A Speculative Timeline
2026: Edge proves it’s not a gimmick
Given the serious advantage provided by real-time satellite-based intelligence as seen in the war between US and Iran in 2026, the value of edge computing as an essential technology for satellites is felt immediately in US, Europe, China, East Asia and even in countries like India.


This is the year where edge computing in space transitions from demonstrations to selective operational validation for all mature space powers. Early deployments may focus on Earth Observation and ISR (Intelligence, Surveillance, Reconnaissance) with primary objective to reduce downlink volume and latency via onboard filtering and inference.
If all things go per plan, we may also have a winner in XPRIZE Wildfire Space-Based-Detection and Intelligence Finals 2026. Each team will need to identify all active wildfires within just one minute and provide a detailed analysis of each fire’s behavior, such as its perimeter, direction of spread, and intensity, within 10 minutes. The teams will also be challenged to minimize false positives - incorrectly identifying non-fire heat sources like solar panels or hot surfaces as fires- which is crucial for ensuring that resources are deployed effectively in real-life scenarios. The winning teams will prove some thing essential: wide area low latency fire detection by global teams with a real-world use case like Australian wildfires.
2027-2028: Edge becomes part of the architecture
By 2027, edge computing stops being a payload feature and starts becoming a baseline architectural assumption. Key shifts to be seen are integration with inter-satellite links (ISL) and software-defined payloads and emergence of multi-node processing across constellations. Satellites begin acting as cooperative compute nodes. Task distribution and in-orbit workload sharing becomes feasible. Supporting trend: Space network architectures are increasingly designed for networked, autonomous, software-defined systems.
By 2027, the US is expected to complete Tranche 1 of the PWSA architecture by launching 28 satellites in Tracking layer using atleast IR with edge computing to track ‘interesting’ signals as seen in their graphic below.
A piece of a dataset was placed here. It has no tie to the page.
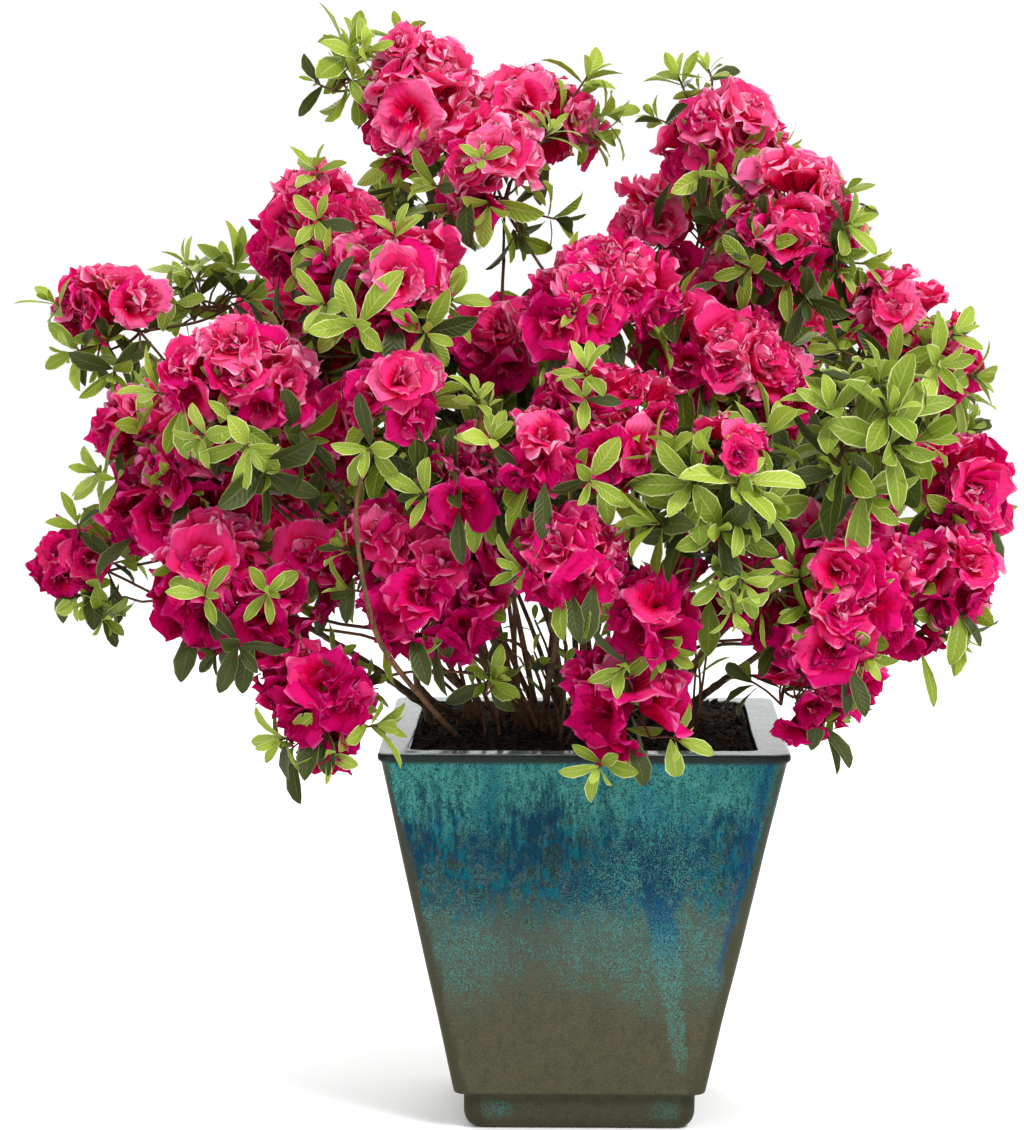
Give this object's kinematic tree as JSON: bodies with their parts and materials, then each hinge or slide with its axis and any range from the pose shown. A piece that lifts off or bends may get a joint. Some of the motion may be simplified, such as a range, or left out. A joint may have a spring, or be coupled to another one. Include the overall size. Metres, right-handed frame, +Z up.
{
  "type": "azalea shrub in a planter",
  "caption": "Evergreen azalea shrub in full crimson-pink bloom, a loose many-stemmed crown over a tapered square glazed planter that stands on its flat foot.",
  "frame": {"origin": "middle of the flat underside of the planter's foot", "axes": "+Z up, -Y out of the planter's front face as pictured, +X to the right seen from the front"},
  "size_m": [1.028, 0.7596, 1.1139],
  "materials": {
    "glaze": "gloss",
    "soil": "matte",
    "bark": "matte",
    "foliage": "matte",
    "blossom": "matte"
  },
  "bodies": {
    "root": {"planter": "glaze", "soil": "soil", "blossom_crest_left": "blossom", "leaves_crest_left_tip": "foliage", "blossom_crest_back": "blossom", "blossom_crest_front": "blossom", "blossom_shoulder_left": "blossom", "leaves_shoulder_back": "foliage", "blossom_breast_left": "blossom", "blossom_far_left": "blossom", "leaves_left_high": "foliage", "blossom_left_front": "blossom", "blossom_left_mid": "blossom", "leaves_left_back": "foliage", "blossom_left_skirt": "blossom", "blossom_left_reach": "blossom", "blossom_low_left": "blossom", "leaves_heart": "foliage", "blossom_heart_left": "blossom", "blossom_centre_left": "blossom", "blossom_front_left": "blossom", "blossom_centre_high": "blossom", "blossom_centre_front": "blossom", "blossom_centre_low": "blossom", "blossom_centre_low_right": "blossom", "leaves_low_front": "foliage", "blossom_over_rim": "blossom", "blossom_crest_right": "blossom", "blossom_crest_right_back": "blossom", "blossom_shoulder_right": "blossom", "blossom_right_mid": "blossom", "leaves_heart_right": "foliage", "leaves_front_right": "foliage", "blossom_far_right_high": "blossom", "leaves_right_front": "foliage", "leaves_right_back": "foliage", "blossom_far_right": "blossom", "blossom_far_right_low": "blossom", "blossom_right_low": "blossom", "blossom_skirt_right": "blossom", "blossom_back_left_high": "blossom", "leaves_back_middle": "foliage", "blossom_back_right_high": "blossom", "blossom_back_left_low": "blossom", "blossom_back_middle_low": "blossom", "blossom_back_right_low": "blossom", "stem_low_left": "bark", "stem_left": "bark", "stem_back_left": "bark", "stem_middle_left": "bark", "stem_middle": "bark", "stem_middle_front": "bark", "stem_back": "bark", "stem_middle_right": "bark", "stem_right": "bark", "stem_back_right": "bark", "bough_crest": "bark", "bough_crest_right": "bark", "bough_far_left": "bark", "bough_reach": "bark"}
  },
  "joints": []
}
The Chinese, per a recent paper, have interesting architecture propositions of their own. Large AI models (LAMs) on a massive supercomputers, “on-board data processing by leveraging the integrated communication-and-computation capabilities in space computing power networks … enhancing the timeliness, effectiveness, and trustworthiness for remote sensing downstream tasks” and “a microservice-empowered satellite edge LAM inference architecture” make it seem like an engineering-first thought process. A lot of the satellites in the architecture map to the recently launched constellations.

I expect Europe to invest in the Virtual Constellation / Sensorweb technology seriously (including into private constellation providers) as well.
2029-30: Autonomy Phase: Satellites start making decisions
This is where things get slightly uncomfortable for traditional ground control.
Key capabilities emerge like event-driven tasking (e.g. detection → onboard decision → retasking) and reduced human-in-the-loop for: prioritization, routing and scheduling. The demonstrators like dynamic tasking done by Ubotica and NASA are recently showing a lot of promise right now in 2026 itself. One can only imagine that such limited autonomous decision making may become common by 2029-2030. Given the trend of increasing constellation density, the demand for for real-time responsiveness in disaster monitoring and defense scenarios will be met much better.
As per a recent paper called Federated Autonomous Operations: A New Paradigm for Large-Scale Observation Systems, satellites could imagined as observing assets belonging to federated entities (e.g. private constellations operators) where federations can communicate with each other but agents from two different federations cannot. As the paper explains:
“For example, consider the workflow “observe volcano daily with TIR (Thermal Infrared) and if thermal emitting, observe as much as possible with TIR until not thermal emitting”. This gets translated to a 3-step workflow: (1) Daily periodicity request to observe with TIR with end condition of thermal emission detection, (2) Continuous request to observe with TIR with end condition of no thermal emission detection, (3) End observation (or alternatively repeat step 1). The goal of the federation is to collectively satisfy all the requests in R during the horizon H while adhering to all constraints of the agents A. These constraints include data volume limits, mechanical restrictions such as slewing, energy usage, and more. These constraints are known by the federation controlling each agent, but not by other federations.”

The scheduling for such a tasks would fall somewhere between decentralized allocation if operators talk to each other or federations bidding for such task requests and then distributing among their observing assets. Constellations begin behaving like loosely coordinated autonomous systems rather than centrally commanded assets.
2031 onwards: Edge dissolves into the space compute economy
Rapid growth trajectory in space-based edge computing and a strong demand for low-latency, real-time analytics services along with adoption across commercial and government users. Market projections indicate sustained expansion driven by AI-enabled onboard processing and autonomous operations.
I expect the emergence and maturity of processing-as-a-service in orbit and mission software licensing models and constellations begin monetizing insights, not imagery. We transition from space infrastructure to space compute economy. By the end of the decade, edge computing in space may stop being discussed as “edge”.
It simply becomes how space systems work. Key characteristics of this system are:
Dedicated missions for extreme environment monitoring already planned with advanced onboard processing (e.g., next-gen missions targeting 2030 timelines)
Constellations operate as: persistent compute fabrics tightly integrated with terrestrial cloud
System-level shifts:
Data flow becomes: selective, prioritized, intent-driven
Satellites participate in: real-time decision loops like dynamic weather forecasting
Industry convergence: Edge + AI + ISL unified architecture and space becomes part of a 3D compute network (space–air–ground). The distinction between: “satellite system”, “data system” and “compute system”…starts to dissolve.